Sur ce à quoi l'on s'expose en refusant de payer l'impôt :
« Si je réfute l'autorité de l'État lorsqu'il présente sa feuille d'impôts, il ne tardera pas à prendre et à détruire tous mes biens, à me harasser sans fin moi et mes enfants. Cela est chose pénible ». (P30 – 31)

Et le remède, pour y échapper ? La réponse se trouve un peu plus bas sur la même page :
« Il faut prendre une location ou un refuge quelque part, cultiver une petite récolte et se hâter de la manger. Il faut vivre en autarcie, ne dépendre que de soi, être toujours prêt à lever le camp sans avoir beaucoup à emporter ».

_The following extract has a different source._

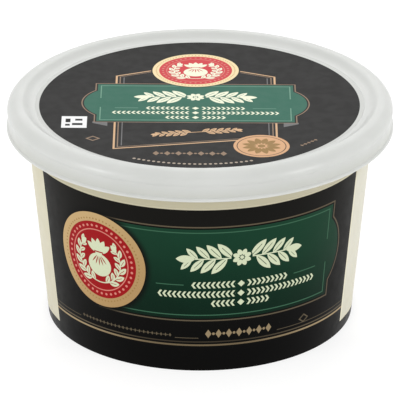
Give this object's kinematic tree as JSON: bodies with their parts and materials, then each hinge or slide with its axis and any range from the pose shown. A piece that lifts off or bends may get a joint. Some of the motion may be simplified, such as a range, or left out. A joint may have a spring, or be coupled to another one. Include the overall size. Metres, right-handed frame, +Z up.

Ce texte est à rapprocher évidemment de sa mise en pratique par Thoreau en 1845. Il décide alors, en effet, d'aller vivre seul dans le bois de Walden, sur le bord d’un étang. Avec l'aide de quelques amis dont Emerson il y construit une cabane. L'expérience cessera en 1847. Si les résultats de l’expérience peuvent apparaître contrastés, maman n'ayant jamais cessée de lui 'servir la soupe' durant toute cette période, au-delà de ce cas d’école, l’idée est là et le principe posé.